▽

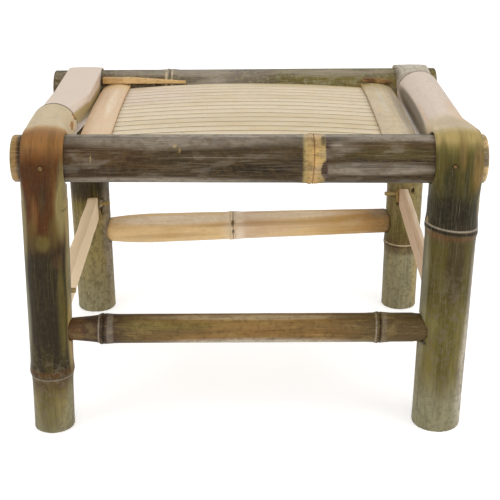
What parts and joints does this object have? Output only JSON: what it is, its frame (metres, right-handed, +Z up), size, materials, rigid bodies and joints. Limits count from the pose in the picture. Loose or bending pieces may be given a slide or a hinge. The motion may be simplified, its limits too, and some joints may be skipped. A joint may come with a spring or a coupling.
{
  "type": "bamboo stool",
  "caption": "Low bamboo stool: heat-bent culm legs wrap the long rails, a domed seat of split slats lies between them under cover battens, and stretchers tie the legs.",
  "frame": {"origin": "on the floor, under the middle of the stool", "axes": "+X along the long rails to the right of someone who faces the front, +Y from the front rail to the rear rail, +Z up"},
  "size_m": [0.4025, 0.306, 0.2812],
  "materials": {
    "front_rail": "weathered culm skin, dull, grey-brown",
    "rear_rail": "weathered culm skin, dull, grey-olive",
    "pole_left": "culm skin, satin, olive, scorched brown at the bend",
    "pole_right": "culm skin, satin, yellow-green",
    "front_stretcher": "thin culm, satin, brown and golden",
    "rear_stretcher": "thin culm, satin, golden tan",
    "side_stretcher": "fresh split, matt, pale pink",
    "slat": "scraped split skin, satin, pale yellow-green",
    "batten": "scraped split skin, satin, pinkish tan",
    "seat_bar": "split pole, matt, straw",
    "filler": "split strip, satin, orange-brown",
    "peg": "whittled peg, matt, straw"
  },
  "bodies": {
    "root": {"front_rail": "front_rail", "rear_rail": "rear_rail", "pole_front_left": "pole_left", "pole_front_right": "pole_right", "pole_rear_left": "pole_left", "pole_rear_right": "pole_right", "front_stretcher": "front_stretcher", "rear_stretcher": "rear_stretcher", "side_stretcher_left": "side_stretcher", "side_stretcher_right": "side_stretcher", "seat_bar_left": "seat_bar", "seat_bar_middle": "seat_bar", "seat_bar_right": "seat_bar", "batten_left": "batten", "batten_right": "batten", "filler_strip": "filler", "rail_wedge": "filler", "strap_pegs": "peg", "side_pegs": "peg", "batten_pegs": "peg", "slat_01": "slat", "slat_02": "slat", "slat_03": "slat", "slat_04": "slat", "slat_05": "slat", "slat_06": "slat", "slat_07": "slat", "slat_08": "slat", "slat_09": "slat", "slat_10": "slat", "slat_11": "slat", "slat_12": "slat", "slat_13": "slat", "slat_14": "slat", "slat_15": "slat"}
  },
  "joints": []
}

△

TASK GOAL => Gather each line in the data that holds the string "bodies".

TASK SOLUTION =>
What parts and joints does this object have? Output only JSON: what it is, its frame (metres, right-handed, +Z up), size, materials, rigid bodies and joints. Limits count from the pose in the picture. Loose or bending pieces may be given a slide or a hinge. The motion may be simplified, its limits too, and some joints may be skipped. A joint may come with a spring or a coupling.
  "bodies": {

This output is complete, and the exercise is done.